◆ Task brief ◆
Only the lines starting at the one with "BACK_HINGE_Z + SEAT_LINK_DZ))" and ending at the one with "bpy.context.scene.collection.objects.link(rigid_bodies[body])" should be copied, exactly and with both ends kept.

◆ Data to use ◆

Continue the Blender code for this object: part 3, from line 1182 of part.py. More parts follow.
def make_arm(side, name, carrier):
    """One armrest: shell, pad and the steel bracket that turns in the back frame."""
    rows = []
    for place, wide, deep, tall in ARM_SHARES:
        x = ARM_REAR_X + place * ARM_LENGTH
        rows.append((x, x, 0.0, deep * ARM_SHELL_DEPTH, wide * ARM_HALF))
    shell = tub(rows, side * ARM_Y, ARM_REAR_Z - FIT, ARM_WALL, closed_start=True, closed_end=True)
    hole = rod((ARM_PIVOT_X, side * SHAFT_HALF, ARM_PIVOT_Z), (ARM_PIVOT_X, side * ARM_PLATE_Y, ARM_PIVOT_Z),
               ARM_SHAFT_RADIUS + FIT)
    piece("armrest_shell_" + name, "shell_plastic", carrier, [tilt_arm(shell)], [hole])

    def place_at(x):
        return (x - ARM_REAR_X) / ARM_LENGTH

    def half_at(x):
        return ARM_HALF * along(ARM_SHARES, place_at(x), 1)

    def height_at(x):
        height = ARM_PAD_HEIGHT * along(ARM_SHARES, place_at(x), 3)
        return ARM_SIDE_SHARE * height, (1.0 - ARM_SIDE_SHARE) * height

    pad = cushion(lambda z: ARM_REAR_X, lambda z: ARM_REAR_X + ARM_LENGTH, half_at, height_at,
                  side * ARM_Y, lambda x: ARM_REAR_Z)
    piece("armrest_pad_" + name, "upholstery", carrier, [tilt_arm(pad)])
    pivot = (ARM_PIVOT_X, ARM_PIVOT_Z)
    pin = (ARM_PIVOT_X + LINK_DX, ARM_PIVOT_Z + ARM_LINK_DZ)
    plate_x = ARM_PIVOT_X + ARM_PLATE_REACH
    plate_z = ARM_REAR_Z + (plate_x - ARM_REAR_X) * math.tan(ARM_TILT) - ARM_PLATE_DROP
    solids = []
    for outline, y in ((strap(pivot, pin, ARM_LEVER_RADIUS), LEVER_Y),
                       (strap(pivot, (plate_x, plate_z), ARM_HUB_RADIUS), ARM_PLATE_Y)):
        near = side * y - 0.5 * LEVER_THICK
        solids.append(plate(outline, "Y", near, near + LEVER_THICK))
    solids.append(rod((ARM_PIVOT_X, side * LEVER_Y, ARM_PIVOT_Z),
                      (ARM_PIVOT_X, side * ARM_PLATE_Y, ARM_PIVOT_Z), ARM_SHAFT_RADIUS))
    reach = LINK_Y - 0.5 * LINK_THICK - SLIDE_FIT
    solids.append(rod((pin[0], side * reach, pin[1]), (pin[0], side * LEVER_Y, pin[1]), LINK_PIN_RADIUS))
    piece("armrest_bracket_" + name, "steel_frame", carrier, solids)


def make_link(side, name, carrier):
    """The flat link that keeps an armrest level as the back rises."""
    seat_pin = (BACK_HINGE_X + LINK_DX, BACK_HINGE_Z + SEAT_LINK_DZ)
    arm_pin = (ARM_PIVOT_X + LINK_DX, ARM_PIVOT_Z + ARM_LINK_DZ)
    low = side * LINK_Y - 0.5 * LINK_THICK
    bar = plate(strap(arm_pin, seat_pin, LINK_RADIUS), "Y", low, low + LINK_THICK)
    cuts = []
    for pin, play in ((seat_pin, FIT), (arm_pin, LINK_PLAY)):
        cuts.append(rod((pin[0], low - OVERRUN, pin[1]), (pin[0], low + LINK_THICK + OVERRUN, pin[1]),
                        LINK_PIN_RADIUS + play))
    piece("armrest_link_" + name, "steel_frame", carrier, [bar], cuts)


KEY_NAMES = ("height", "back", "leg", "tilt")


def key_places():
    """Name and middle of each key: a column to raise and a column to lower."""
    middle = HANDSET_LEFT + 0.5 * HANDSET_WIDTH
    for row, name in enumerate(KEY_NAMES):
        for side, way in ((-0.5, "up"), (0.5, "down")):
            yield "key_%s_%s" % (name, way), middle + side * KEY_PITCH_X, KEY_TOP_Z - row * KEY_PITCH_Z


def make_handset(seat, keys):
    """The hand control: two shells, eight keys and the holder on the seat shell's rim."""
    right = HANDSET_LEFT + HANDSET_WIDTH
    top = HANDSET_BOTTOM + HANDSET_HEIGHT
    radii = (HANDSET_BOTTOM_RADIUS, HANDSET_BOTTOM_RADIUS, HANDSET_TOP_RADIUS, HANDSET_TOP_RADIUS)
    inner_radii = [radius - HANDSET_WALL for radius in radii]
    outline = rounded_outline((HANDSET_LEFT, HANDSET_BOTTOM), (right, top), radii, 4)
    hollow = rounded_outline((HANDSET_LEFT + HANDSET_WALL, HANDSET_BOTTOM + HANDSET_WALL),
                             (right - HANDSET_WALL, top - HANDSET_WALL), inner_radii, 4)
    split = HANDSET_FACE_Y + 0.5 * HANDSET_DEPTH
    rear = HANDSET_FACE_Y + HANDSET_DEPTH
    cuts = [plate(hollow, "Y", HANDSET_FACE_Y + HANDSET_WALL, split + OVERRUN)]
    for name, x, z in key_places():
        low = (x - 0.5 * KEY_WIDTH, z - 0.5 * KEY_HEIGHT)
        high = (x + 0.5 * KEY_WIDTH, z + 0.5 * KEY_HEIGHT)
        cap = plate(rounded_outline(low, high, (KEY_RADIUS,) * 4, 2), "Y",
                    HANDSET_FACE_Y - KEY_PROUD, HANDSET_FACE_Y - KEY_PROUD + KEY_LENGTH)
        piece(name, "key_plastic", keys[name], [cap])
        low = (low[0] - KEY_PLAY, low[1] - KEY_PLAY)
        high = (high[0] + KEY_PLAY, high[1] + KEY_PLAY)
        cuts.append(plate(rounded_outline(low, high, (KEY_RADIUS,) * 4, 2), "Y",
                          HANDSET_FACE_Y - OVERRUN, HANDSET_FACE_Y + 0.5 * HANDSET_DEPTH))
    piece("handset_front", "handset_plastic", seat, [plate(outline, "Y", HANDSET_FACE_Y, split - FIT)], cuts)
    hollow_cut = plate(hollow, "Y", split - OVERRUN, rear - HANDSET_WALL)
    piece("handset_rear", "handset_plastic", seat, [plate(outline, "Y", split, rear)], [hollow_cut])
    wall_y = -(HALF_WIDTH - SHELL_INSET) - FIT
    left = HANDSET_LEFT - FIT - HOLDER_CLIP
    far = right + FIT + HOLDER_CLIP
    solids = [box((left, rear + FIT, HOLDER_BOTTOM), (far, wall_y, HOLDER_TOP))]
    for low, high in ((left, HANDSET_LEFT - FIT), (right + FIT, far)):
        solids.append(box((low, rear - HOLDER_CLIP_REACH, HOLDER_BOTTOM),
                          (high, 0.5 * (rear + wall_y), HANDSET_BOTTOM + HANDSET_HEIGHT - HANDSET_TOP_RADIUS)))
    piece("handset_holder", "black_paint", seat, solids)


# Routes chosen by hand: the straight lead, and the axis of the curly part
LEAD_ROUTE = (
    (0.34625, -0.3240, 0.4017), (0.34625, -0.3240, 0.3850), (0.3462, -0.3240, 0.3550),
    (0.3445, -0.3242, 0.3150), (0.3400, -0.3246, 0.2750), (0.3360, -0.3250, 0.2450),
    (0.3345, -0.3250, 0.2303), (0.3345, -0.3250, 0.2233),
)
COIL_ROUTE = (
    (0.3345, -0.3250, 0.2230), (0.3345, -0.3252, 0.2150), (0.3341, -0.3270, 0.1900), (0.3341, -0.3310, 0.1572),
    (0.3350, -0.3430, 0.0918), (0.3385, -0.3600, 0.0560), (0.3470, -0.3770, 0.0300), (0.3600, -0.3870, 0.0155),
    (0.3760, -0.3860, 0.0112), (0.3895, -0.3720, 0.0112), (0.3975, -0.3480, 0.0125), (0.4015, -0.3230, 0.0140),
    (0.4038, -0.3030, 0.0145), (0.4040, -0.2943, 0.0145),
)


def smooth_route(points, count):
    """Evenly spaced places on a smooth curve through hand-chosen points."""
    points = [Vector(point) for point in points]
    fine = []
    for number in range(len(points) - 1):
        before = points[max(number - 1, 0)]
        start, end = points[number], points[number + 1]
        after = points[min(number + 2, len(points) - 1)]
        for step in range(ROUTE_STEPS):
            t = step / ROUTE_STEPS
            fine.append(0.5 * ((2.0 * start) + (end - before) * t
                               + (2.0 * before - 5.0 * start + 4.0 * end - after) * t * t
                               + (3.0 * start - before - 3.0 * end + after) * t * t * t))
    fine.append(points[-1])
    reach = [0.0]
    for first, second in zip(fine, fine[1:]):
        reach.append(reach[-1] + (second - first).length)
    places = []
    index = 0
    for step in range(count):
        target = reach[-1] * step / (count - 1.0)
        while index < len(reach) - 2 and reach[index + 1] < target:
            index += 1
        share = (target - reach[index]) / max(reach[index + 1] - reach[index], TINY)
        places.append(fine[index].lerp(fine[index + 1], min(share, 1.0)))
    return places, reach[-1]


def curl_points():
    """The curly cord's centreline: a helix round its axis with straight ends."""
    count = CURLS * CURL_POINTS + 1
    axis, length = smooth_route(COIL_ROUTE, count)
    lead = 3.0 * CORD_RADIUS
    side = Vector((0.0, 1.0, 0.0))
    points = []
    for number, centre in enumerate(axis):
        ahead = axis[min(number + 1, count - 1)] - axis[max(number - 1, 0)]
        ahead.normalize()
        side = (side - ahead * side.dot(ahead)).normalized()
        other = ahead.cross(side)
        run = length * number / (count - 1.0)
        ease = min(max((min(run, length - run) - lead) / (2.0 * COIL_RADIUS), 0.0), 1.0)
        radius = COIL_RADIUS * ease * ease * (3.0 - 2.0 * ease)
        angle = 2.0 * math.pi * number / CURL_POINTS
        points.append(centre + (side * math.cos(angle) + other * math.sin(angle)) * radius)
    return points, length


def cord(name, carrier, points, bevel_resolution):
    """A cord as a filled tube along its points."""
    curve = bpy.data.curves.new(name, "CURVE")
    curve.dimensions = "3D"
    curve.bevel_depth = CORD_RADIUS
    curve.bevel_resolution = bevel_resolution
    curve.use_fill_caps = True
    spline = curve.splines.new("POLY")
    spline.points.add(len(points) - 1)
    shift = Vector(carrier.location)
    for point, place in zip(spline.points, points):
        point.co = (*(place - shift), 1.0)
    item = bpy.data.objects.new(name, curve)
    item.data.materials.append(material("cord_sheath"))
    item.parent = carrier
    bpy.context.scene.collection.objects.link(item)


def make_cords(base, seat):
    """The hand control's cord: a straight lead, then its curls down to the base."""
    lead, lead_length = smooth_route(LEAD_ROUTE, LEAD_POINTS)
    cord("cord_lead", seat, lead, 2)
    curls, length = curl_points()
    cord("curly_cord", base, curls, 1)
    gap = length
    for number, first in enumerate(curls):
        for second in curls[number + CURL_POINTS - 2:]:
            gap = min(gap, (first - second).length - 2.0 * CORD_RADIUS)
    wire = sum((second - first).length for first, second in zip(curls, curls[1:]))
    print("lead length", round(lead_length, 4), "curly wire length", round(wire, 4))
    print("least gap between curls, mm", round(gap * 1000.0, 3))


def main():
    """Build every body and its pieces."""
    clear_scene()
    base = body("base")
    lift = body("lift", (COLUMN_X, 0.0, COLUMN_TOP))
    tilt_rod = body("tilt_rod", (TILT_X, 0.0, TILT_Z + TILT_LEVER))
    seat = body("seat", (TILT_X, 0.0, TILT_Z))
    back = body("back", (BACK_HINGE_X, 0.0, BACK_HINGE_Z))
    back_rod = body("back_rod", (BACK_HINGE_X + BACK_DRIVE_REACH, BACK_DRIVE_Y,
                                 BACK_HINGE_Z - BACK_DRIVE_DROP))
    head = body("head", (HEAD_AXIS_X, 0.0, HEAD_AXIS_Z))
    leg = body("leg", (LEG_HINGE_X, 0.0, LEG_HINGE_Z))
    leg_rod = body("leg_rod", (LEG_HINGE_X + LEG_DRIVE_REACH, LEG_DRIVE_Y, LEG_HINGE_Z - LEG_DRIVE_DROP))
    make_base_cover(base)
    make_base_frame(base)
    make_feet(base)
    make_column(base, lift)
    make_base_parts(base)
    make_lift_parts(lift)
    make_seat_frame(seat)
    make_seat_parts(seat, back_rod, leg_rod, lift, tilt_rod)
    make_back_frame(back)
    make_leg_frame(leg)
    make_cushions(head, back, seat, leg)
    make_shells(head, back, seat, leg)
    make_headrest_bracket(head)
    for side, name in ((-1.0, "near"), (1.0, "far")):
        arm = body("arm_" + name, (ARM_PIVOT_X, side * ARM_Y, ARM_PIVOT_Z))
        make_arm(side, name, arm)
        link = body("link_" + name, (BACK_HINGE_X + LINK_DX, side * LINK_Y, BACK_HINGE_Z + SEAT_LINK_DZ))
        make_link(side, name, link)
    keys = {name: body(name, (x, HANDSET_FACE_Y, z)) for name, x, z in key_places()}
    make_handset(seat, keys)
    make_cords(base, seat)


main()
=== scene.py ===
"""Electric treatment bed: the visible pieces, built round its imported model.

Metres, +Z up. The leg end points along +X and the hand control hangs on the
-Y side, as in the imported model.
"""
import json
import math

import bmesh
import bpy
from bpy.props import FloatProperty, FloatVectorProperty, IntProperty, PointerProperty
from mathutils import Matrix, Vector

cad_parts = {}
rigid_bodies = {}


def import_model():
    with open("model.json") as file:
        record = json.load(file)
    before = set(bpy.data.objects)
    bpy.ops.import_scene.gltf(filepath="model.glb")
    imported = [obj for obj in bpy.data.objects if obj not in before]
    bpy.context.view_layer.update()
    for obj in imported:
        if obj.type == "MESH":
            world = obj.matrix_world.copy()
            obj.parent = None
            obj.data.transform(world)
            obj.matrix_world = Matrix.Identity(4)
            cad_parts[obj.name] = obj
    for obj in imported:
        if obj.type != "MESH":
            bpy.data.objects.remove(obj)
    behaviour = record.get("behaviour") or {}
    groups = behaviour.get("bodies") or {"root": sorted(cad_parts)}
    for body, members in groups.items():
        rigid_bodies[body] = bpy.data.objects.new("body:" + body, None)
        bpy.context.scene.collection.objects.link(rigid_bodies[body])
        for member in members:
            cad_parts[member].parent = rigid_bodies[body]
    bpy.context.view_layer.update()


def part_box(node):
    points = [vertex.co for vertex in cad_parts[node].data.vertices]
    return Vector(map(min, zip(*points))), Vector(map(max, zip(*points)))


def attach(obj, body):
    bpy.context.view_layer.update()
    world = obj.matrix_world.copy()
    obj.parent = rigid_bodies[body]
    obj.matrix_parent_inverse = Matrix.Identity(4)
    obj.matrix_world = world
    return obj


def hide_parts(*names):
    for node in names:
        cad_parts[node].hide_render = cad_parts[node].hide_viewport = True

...

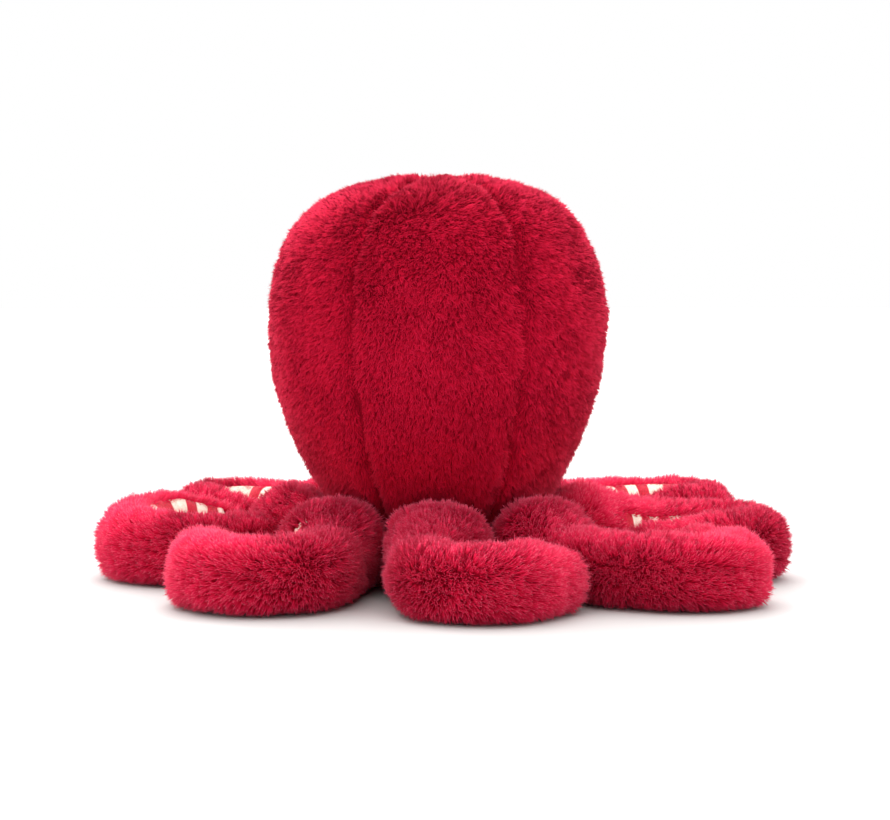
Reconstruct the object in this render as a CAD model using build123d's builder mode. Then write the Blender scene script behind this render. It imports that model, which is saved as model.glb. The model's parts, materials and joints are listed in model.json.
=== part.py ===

---

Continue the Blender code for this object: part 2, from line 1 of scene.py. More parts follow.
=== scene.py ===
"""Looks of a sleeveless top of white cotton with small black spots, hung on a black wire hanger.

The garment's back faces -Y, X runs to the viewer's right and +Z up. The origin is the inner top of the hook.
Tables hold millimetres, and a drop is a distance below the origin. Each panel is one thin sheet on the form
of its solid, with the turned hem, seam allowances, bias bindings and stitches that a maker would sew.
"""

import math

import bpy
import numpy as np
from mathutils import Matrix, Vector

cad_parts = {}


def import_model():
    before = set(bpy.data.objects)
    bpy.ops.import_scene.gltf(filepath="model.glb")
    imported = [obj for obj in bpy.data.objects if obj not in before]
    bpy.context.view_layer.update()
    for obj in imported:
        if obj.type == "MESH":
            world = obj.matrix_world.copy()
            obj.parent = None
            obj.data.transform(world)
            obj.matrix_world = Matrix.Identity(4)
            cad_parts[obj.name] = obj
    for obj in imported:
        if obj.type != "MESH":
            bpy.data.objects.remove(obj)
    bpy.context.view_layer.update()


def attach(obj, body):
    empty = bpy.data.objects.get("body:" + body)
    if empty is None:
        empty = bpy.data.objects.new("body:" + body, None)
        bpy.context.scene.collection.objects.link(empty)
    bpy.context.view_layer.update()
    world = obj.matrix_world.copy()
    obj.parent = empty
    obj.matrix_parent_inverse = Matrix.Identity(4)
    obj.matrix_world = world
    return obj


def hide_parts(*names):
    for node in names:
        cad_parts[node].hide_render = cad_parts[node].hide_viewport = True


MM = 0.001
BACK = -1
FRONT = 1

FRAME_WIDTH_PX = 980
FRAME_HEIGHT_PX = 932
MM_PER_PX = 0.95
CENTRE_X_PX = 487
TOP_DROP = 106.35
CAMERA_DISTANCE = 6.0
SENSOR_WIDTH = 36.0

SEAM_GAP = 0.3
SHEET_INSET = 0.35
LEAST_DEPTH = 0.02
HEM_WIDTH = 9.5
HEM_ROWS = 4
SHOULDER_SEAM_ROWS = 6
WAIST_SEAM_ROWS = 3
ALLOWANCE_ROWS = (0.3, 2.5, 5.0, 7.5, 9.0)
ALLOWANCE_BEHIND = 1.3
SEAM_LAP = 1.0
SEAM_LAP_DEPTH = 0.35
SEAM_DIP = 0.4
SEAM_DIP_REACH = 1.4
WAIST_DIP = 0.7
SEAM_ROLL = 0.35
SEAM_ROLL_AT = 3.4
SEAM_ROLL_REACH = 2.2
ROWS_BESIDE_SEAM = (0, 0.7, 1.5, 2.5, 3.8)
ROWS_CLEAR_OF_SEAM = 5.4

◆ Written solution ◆
        link = body("link_" + name, (BACK_HINGE_X + LINK_DX, side * LINK_Y, BACK_HINGE_Z + SEAT_LINK_DZ))
        make_link(side, name, link)
    keys = {name: body(name, (x, HANDSET_FACE_Y, z)) for name, x, z in key_places()}
    make_handset(seat, keys)
    make_cords(base, seat)


main()
=== scene.py ===
"""Electric treatment bed: the visible pieces, built round its imported model.

Metres, +Z up. The leg end points along +X and the hand control hangs on the
-Y side, as in the imported model.
"""
import json
import math

import bmesh
import bpy
from bpy.props import FloatProperty, FloatVectorProperty, IntProperty, PointerProperty
from mathutils import Matrix, Vector

cad_parts = {}
rigid_bodies = {}


def import_model():
    with open("model.json") as file:
        record = json.load(file)
    before = set(bpy.data.objects)
    bpy.ops.import_scene.gltf(filepath="model.glb")
    imported = [obj for obj in bpy.data.objects if obj not in before]
    bpy.context.view_layer.update()
    for obj in imported:
        if obj.type == "MESH":
            world = obj.matrix_world.copy()
            obj.parent = None
            obj.data.transform(world)
            obj.matrix_world = Matrix.Identity(4)
            cad_parts[obj.name] = obj
    for obj in imported:
        if obj.type != "MESH":
            bpy.data.objects.remove(obj)
    behaviour = record.get("behaviour") or {}
    groups = behaviour.get("bodies") or {"root": sorted(cad_parts)}
    for body, members in groups.items():
        rigid_bodies[body] = bpy.data.objects.new("body:" + body, None)
        bpy.context.scene.collection.objects.link(rigid_bodies[body])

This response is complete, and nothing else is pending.